Interfacial performance evolution of ceramics-in-polymer composite electrolyte in solid-state lithium metal batteries

TL;DR

This paper develops a hybrid element model to analyze how ceramic-polymer composite electrolytes evolve over time, affecting the mechanical and electrical interface performance in solid-state lithium batteries.

Contribution

It introduces a novel theoretical and numerical model that considers interface mechanics, oxide inclusions, and viscoelasticity to optimize composite electrolyte performance.

Findings

Model predicts interface stability over time.

Optimal ceramic particle size and distribution improve performance.

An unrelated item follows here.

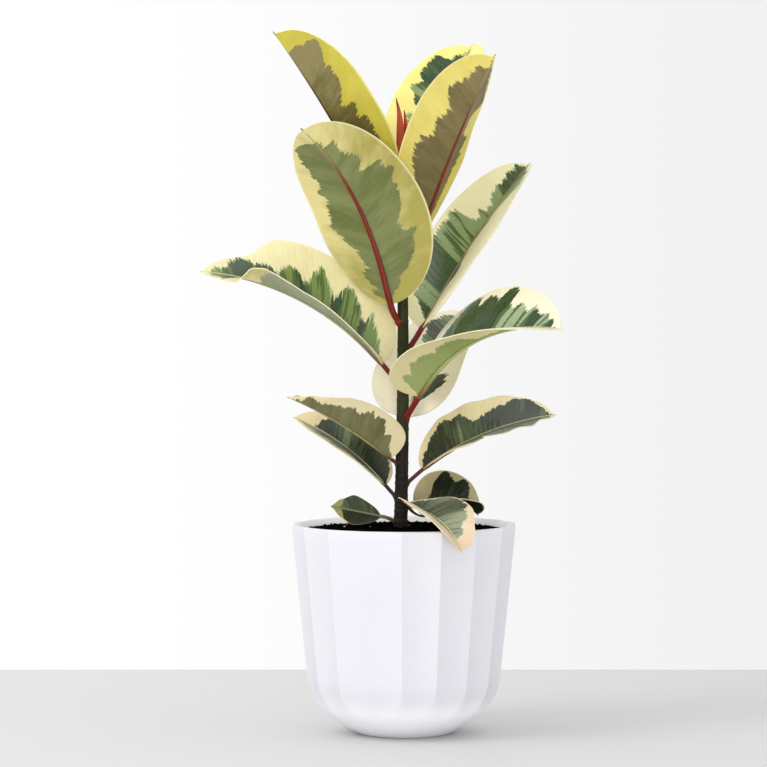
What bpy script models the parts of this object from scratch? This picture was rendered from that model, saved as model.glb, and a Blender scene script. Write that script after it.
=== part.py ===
"""A variegated rubber plant (Ficus elastica) growing in a fluted pot.

Metres, +Z up. The origin is the centre of the pot's flat base. +X is to the right of the side
that the plant shows best, and +Y runs away from it.
"""
from math import atan2, cos, hypot, pi, radians, sin

import bmesh
import bpy
from mathutils import Matrix, Vector

# Pot: a turned body that tapers to a rounded foot, with concave flutes around it.
POT_HEIGHT = 0.209
POT_RIM_RADIUS = 0.113
POT_SHOULDER_HEIGHT = 0.063     # the straight taper ends here and the foot curves in
POT_SHOULDER_RADIUS = 0.098
POT_BASE_RADIUS = 0.045
FOOT_CURVE = 2.7                # the power that the foot curves in by
POT_WALL = 0.0125
POT_FLOOR = 0.009
FLOOR_CORNER = 0.003            # the wall meets the floor with a bevel this wide
LIP_ROUND = 0.0015
LIP_WIDTH = 0.0065              # the lip is flat this far in, and then slopes down to the soil
LIP_SLOPE_FOOT = 0.2036         # the height at which that slope meets the inner wall
FLUTES = 18
FLUTE_DEPTH = 0.0034
FLUTE_TURN = radians(-1.4)      # how far the ridges are turned round the pot
FLUTE_FADE_TOP = 0.045          # the flutes narrow to nothing between these two heights
FLUTE_FADE_END = 0.020
STEPS_ROUND = 4 * FLUTES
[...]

Conditions that minimize contact resistivity are identified.

Abstract

The incorporation of ceramics into polymers, forming solid composite electrolytes (SCEs) leads to enhanced electrical performance of all-solid-state lithium metal batteries. This is because the dispersed ceramics particles increase the ionic conductivity, while the polymer matrix leads to better contact performance between the electrolyte and the electrode. In this study, we present a model, based on Hybrid Elements Methods, for the time-dependent Li metal and SCE rough interface mechanics, taking into account for the oxide (ceramics) inclusions (using the Equivalent Inclusion method), and the viscoelasticity of the matrix. We study the effect of LLTO particle size, weight concentration, and spatial distribution on the interface mechanical and electrical response. Moreover, considering the viscoelastic spectrum of a real PEO matrix, under a given stack pressure, we investigate the evolution over time of the mechanical and electrical performance of the interface. The presented theoretical/numerical model might be pivotal in tailoring the development of advanced solid state batteries with superior performance; indeed, we found that conditions in the SCE mixture which optimize both the contact resistivity and the interface stability in time.